Outrages upon personal dignity would not, therefore, include simply
denying captives the rights and privileges of honorable prisoners of
war under the third convention or of civilian persons under the fourth.
Third,
CA3, like any other specific treaty provision, should be construed in
the context of the overall treaty regime of which it is a part. In this
regard, the overarching purpose of the 1949 Conventions (and all of the
other laws of war-related treaty norms) has been to ensure that the
popular passions aroused by war and even the consideration of military
necessity do not vitiate the fundamental requirements of humane
treatment. To suggest that, for example, the wartime standards of
treatment should be fundamentally superior to the peacetime standards
would turn this logic upside down and is untenable. Accordingly, such
incarceration-related practices as single-cell confinement and
involuntary-feeding—which, subject of course to appropriate safeguards,
are used in civilian penal institutions of many Western
democracies—cannot, by definition, infringe CA3.
There is no
doubt that the intentions reflected in CA3 are laudable, but it is a
less than perfect standard for the law of war, which must provide real
and precise answers to an entire range of specific questions. Indeed,
CA3's language is ambiguous, capacious, and difficult to apply in some
circumstances.
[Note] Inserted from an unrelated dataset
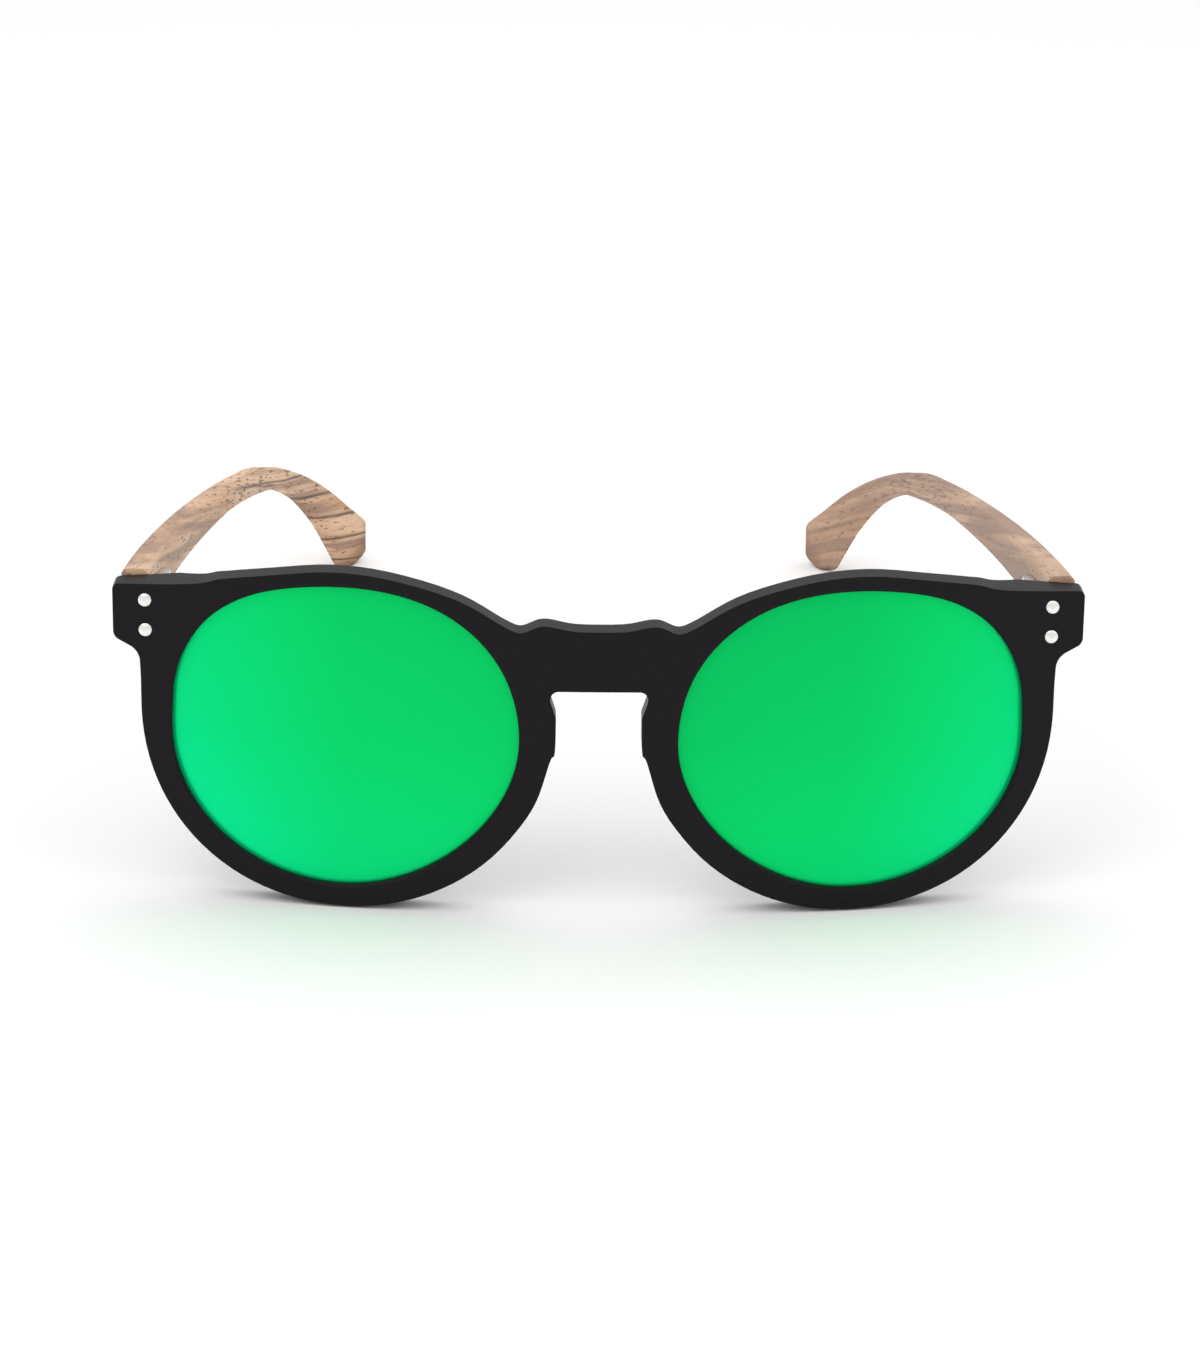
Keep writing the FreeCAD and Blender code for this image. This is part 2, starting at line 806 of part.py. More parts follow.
def spring_box(name, side):
    """The pointed metal box let into the temple's inner face."""
    body = new_body(name)
    middle = side * rod_x()
    profile = new_sketch(body, "profile", "YZ_Plane", middle)
    profile.addGeometry(box_profile(0.0), False)
    extrude(body, "Pad", "solid", profile, "Sizes.box_width", both=True)
    inner = middle - side * size("box_width") / 2
    shoulder = box_y() + size("box_length")
    tip = shoulder + size("box_tail")
    ramp = new_sketch(body, "ramp", "XY_Plane", 20.0)
    polygon(
        ramp,
        [
            (inner, shoulder),
            (inner + side * 1.35, tip + 0.1),
            (inner + side * 1.35, tip + 2.0),
            (inner - side * 2.0, tip + 2.0),
            (inner - side * 2.0, shoulder),
        ],
    )
    extrude(body, "Pocket", "ramp_cut", ramp, 60.0)
    half = size("slider_side") / 2 + size("guide_clearance")
    level = size("hinge_level")
    mouth = new_sketch(body, "mouth", "XZ_Plane", -box_y())
    box_outline(mouth, (middle - half, level - half), (middle + half, level + half))
    extrude(body, "Pocket", "mouth_cut", mouth, "Sizes.slider_length + 0.15")
    bore = new_sketch(body, "bore", "XZ_Plane", -box_y())
    circle(bore, (middle, level), "Sizes.box_bore_radius", size("box_bore_radius"))
    extrude(body, "Pocket", "bore_cut", bore, size("box_length") - 1.0)
    hole = new_sketch(body, "screw_hole", "YZ_Plane", side * 80.0)
    circle(hole, (box_screw_y(), level), None, 0.48)
    extrude(body, "Pocket", "screw_hole_cut", hole, 60.0, reverse=side < 0)
    seat = new_sketch(body, "screw_seat", "YZ_Plane", side * (rod_x() - 0.75))
    circle(seat, (box_screw_y(), level), None, 0.78)
    extrude(body, "Pocket", "screw_seat_cut", seat, 4.0, reverse=side < 0)
    return body


def box_screw_y():
    return box_y() + size("box_length") + 1.6


def box_screw(name, side):
    """The small screw that holds the spring box in the wood."""
    body = new_body(name)
    level = size("hinge_level")
    profile = new_sketch(body, "profile", "XY_Plane", level, at=(0, box_screw_y()))
    seat = side * (rod_x() - 0.77)
    face = seat - side * 0.42
    end = side * (size("temple_outer_x") - 1.6)
    profile.addGeometry(
        [
            line((face, 0), (face, 0.75)),
            line((face, 0.75), (seat, 0.75)),
            line((seat, 0.75), (seat, 0.45)),
            line((seat, 0.45), (end - side * 0.4, 0.45)),
            line((end - side * 0.4, 0.45), (end, 0)),
            line((end, 0), (face, 0)),
        ],
        False,
    )
    revolve(body, "turned", profile, "H_Axis")
    slot = new_sketch(body, "slot", "XY_Plane", 20.0)
    deep = face + side * 0.2
    middle = box_screw_y()
    box_outline(slot, (min(face, deep) - 0.2, middle - 0.12), (max(face, deep), middle + 0.12))
    if side < 0:
        slot_low, slot_high = min(face, deep), max(face, deep) + 0.2
        slot.deleteAllGeometry()
        box_outline(slot, (slot_low, middle - 0.12), (slot_high, middle + 0.12))
    extrude(body, "Pocket", "slot_cut", slot, 60.0)
    return body


# Temples


def temple_arcs(side, inset):
    """Plan arcs of a temple face: the long side bow and the tighter one round the ear."""
    radius_1 = size("side_bow_radius") - inset
    radius_2 = size("ear_bow_radius") - inset
    x1, y1 = size("temple_outer_x") - size("side_bow_radius"), size("butt_y")
    turn = size("temple_straight") / size("side_bow_radius")
    shift = size("side_bow_radius") - size("ear_bow_radius")
    x2, y2 = x1 + shift * math.cos(turn), y1 + shift * math.sin(turn)
    start = -1.5 / radius_1
    final = math.asin((size("butt_y") + size("temple_reach") + 2.0 - y2) / radius_2)

    def at(x, y, radius, angle):
        return side * (x + radius * math.cos(angle)), y + radius * math.sin(angle)

    first = [at(x1, y1, radius_1, start + (turn - start) * share) for share in (0, 0.5, 1)]
    second = [at(x2, y2, radius_2, turn + (final - turn) * share) for share in (0, 0.5, 1)]
    return first, second


def temple_profile():
    """The side view of a temple: straight to the bend, then down to a square-cut tip."""
    top = size("temple_top")
    bend = size("butt_y") + size("temple_straight")
    tip = size("butt_y") + size("temple_reach")
    span, drop = tip - bend, size("temple_drop")
    waist = top - size("temple_waist")
    front = size("butt_y") - 3.0

    def at(along, down):
        return bend + along * span, top - down * drop

    upper = [at(0, 0), at(0.21, 0.024), at(0.42, 0.099), at(0.626, 0.22), at(0.81, 0.395)]
    upper.append(at(0.92, 0.53))
    lower = [
        at(0.838, 0.850),
        at(0.704, 0.636),
        at(0.574, 0.461),
        at(0.445, 0.338),
        at(0.29, 0.252),
        (bend + 0.109 * span, waist - 0.75),
        (bend - 0.098 * span, waist - 0.15),
        (bend - 0.305 * span, waist),
        (bend - 0.512 * span, waist - 0.22),
    ]
    low = (front, top - size("temple_height") - 0.16)
    rise = (low[0] - lower[-1][0], low[1] - lower[-1][1])
    end = rounded(
        [upper[-1], (tip, top - 0.632 * drop), (tip, top - 0.905 * drop), at(0.91, 1.0), lower[0]],
        [1.6, 1.9, 1.8],
    )
    return [
        line((front, low[1]), (front, top)),
        line((front, top), upper[0]),
        curve(upper, (1, 0), (0.08 * span, -0.102 * drop)),
        *end,
        curve(lower, (-0.072 * span, 0.125 * drop), rise),
        line(lower[-1], low),
    ]


def temple(name, side):
    """A bent strip of wood, with a pocket for its spring box and a slot for the slider."""
    body = new_body(name)
    outer_1, outer_2 = temple_arcs(side, 0.0)
    inner_1, inner_2 = temple_arcs(side, size("temple_thickness"))
    plan = new_sketch(body, "plan", "XY_Plane", 4.0)
    plan.addGeometry(
        [
            arc(*outer_1),
            arc(*outer_2),
            line(outer_2[2], inner_2[2]),
            arc(*reversed(inner_2)),
            arc(*reversed(inner_1)),
            line(inner_1[0], outer_1[0]),
        ],
        False,
    )
    extrude(body, "Pad", "bent_strip", plan, DEEP, reverse=True)
    side_view = new_sketch(body, "side_view", "YZ_Plane")
    box_outline(side_view, (-20.0, -80.0), (220.0, 20.0))
    side_view.addGeometry(temple_profile(), False)
    extrude(body, "Pocket", "side_cut", side_view, None, both=True, through=True)
    return body


def trim_butt(body, side):
    """Cuts the front end to lie flat on the end piece when the temple is flexed outwards."""
    mitre = new_sketch(body, "mitre", "XY_Plane", lean=size("front_tilt"))
    base = size("butt_clearance") + size("butt_y")
    slope = math.tan(math.radians(size("flex_angle")))
    near, far = hinge_x() - 8, hinge_x() + 12
    polygon(
        mitre,
        [
            (side * near, base - 9.0),
            (side * near, base - 8 * slope),
            (side * far, base + 12 * slope),
            (side * far, base - 9.0),
        ],
    )
    extrude(body, "Pocket", "mitre_cut", mitre, None, both=True, through=True)


def ease_temple(body):
    """Eases the long edges of a temple, all the way round from its two top edges."""
    level = size("temple_top")
    shape = body.Tip.Shape
    names = []
    for number, edge in enumerate(shape.Edges, start=1):
        if abs(edge.BoundBox.ZMin - level) < 1e-6 and edge.BoundBox.YLength > 50.0:
            names.append(f"Edge{number}")
    return round_edges(body, "long_edge", names, "Sizes.temple_edge", kind="Chamfer")


def temple_pockets(body, side):
    """The pocket of the spring box, the slot of its slider and the pilot of its screw."""
    gap = size("inlay_clearance")
    floor = side * (rod_x() + size("box_width") / 2 + gap)
    pocket = new_sketch(body, "box_pocket", "YZ_Plane", floor)
    pocket.addGeometry(box_profile(gap), False)
    extrude(body, "Pocket", "box_pocket_cut", pocket, 10.0, reverse=side < 0)
    level = size("hinge_level")
    slot = new_sketch(body, "slider_slot", "YZ_Plane", side * (rod_x() + 1.3))
    box_outline(slot, (size("butt_y") - 4, level - 1.5), (box_y() + 0.1, level + 1.5))
    extrude(body, "Pocket", "slider_slot_cut", slot, 10.0, reverse=side < 0)
    pilot = new_sketch(body, "pilot", "YZ_Plane", side * (size("temple_outer_x") - 1.5))
    circle(pilot, (box_screw_y(), level), None, 0.47)
    extrude(body, "Pocket", "pilot_cut", pilot, 10.0, reverse=side < 0)


# The assembly. Left and right are as the front is looked at.

nodes = [front_frame()]
for side, word in ((-1, "left"), (1, "right")):
    nodes.append(lens_body(f"{word}_lens", side, 0.0))
    nodes.append(rivet(f"{word}_upper_rivet", side, rivet_levels()[0]))
    nodes.append(rivet(f"{word}_lower_rivet", side, rivet_levels()[1]))
    nodes.append(front_hinge(f"{word}_front_hinge", side))
    nodes.append(hinge_screw(f"{word}_hinge_screw", side))
    nodes.append(slider(f"{word}_slider", side))
    nodes.append(spring(f"{word}_spring", side))
    nut_start = spring_start() + size("spring_length")
    nodes.append(ring(f"{word}_rod_nut", side, nut_start, "nut_length", "nut_radius", 0.02, 6))
    nodes.append(
        ring(f"{word}_spring_stop", side, stop_start(), "stop_length", "box_bore_radius", 0.06)
    )
    nodes.append(spring_box(f"{word}_spring_box", side))
    nodes.append(box_screw(f"{word}_box_screw", side))
    wood = temple(f"{word}_temple", side)
    ease_temple(wood)
    trim_butt(wood, side)
    temple_pockets(wood, side)
    nodes.append(wood)

doc.recompute()
for item in doc.Objects:
    if "Invalid" in item.State or "Error" in item.State:
        raise SystemExit(f"{item.Name} has failed")
os.makedirs("parts", exist_ok=True)
for node in nodes:
    if node.Shape.isNull() or not node.Shape.isValid():
        raise SystemExit(f"{node.Label} has no valid shape")
    node.Shape.exportStep(f"parts/{node.Label}.step")
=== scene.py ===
import math

import bmesh
import bpy
import numpy as np
from mathutils import Matrix, Vector


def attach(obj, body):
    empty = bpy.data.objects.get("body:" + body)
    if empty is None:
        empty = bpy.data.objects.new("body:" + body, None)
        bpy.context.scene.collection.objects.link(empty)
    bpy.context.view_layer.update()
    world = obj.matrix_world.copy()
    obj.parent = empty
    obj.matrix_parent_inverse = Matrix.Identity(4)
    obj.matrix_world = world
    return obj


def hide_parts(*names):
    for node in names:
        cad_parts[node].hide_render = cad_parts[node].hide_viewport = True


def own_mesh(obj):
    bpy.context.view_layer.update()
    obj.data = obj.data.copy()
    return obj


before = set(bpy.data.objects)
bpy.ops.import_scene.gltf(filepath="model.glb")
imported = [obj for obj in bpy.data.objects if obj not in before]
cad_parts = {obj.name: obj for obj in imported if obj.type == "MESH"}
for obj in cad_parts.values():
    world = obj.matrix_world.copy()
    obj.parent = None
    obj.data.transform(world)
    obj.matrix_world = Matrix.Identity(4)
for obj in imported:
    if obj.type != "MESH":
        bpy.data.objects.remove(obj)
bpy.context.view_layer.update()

# Looks of the sunglasses. Metres, in the frame's own axes: X to the viewer's right, Y back along
# the temples, Z up. The glasses stand open on their rims and ear tips, so everything that is
# measured here with level temples is pitched and lifted by the stance below.

PITCH = math.radians(10.8895)
SHIFT = Vector((0.0, -0.072433, 0.050562))


def stand(point):
    """A point measured with level temples, as it stands in the frame."""
    turned = Matrix.Rotation(-PITCH, 3, "X") @ Vector(point)
    return turned + SHIFT


def direction(vector):
    """A direction measured with level temples, as it stands in the frame."""
    return Matrix.Rotation(-PITCH, 3, "X") @ Vector(vector)


def stand_rows(points):
    """Rows of points measured with level temples, as they stand in the frame."""
    return points @ np.array(Matrix.Rotation(PITCH, 3, "X")) + np.array(SHIFT)


def level_rows(points):
    """Rows of points of the frame, as they lie with level temples."""
    return (points - np.array(SHIFT)) @ np.array(Matrix.Rotation(PITCH, 3, "X")).T


def show(name, data):
    """Puts a mesh, light or camera in the scene as an object at the origin."""
    thing = bpy.data.objects.new(name, data)
    bpy.context.scene.collection.objects.link(thing)
    return thing


# The temples round the ear

# the blank: its front end, the length before the bend, its outer face and its thickness
BUTT = 0.01275
STRAIGHT = 0.102
OUTER = 0.0702
THICK = 0.004
# radii of its outer face along the head and round the ear
SIDE_BOW = 0.555
EAR_BOW = 0.100
# its top edge: the drop at the front end, and the rate of its fall round the ear
TOP_DROP = 0.0003
TOP_FALL = 8.4
# the thinner tip, and where the wood starts and ends to get thinner
TIP_THICK = 0.0024
THINNING = (0.095, 0.140)
# the lift of the underside, the depth over which it grows, and where it starts and ends
LIFT = 0.0018
LIFT_DEPTH = 0.006
LIFT_RISE = (0.104, 0.140)
LIFT_CLOSE = (0.142, 0.150)
WELD = 1e-7
WOOD_EDGE = math.radians(22)


def step(values, start, end):
    """Rises smoothly from 0 at the start to 1 at the end."""
    share = np.clip((values - start) / (end - start), 0.0, 1.0)
    return share * share * (3.0 - 2.0 * share)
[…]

Fortunately, U.S. detention operations in general, and
post-2006 in particular, have featured conditions for detainees
that—structured in ways that provide more than sufficient compliance
with CA3—compare favorably with any detention facilities in the history
of warfare.
ENDNOTES:Hamdan v. Rumsfeld, 126 S.Ct 2749 (2006). It is worth noting that, insofar as the Hamdan
case dealt with the legality of military commissions, and the Court's
observations about the applicability of the CA3 were raised in that
context, the Bush Administration could have opted to read the case
holding narrowly. However, the Administration and the Department of
Defense chose to construe Hamdan's teaching broadly and applied CA3 across the entire range of detention operations.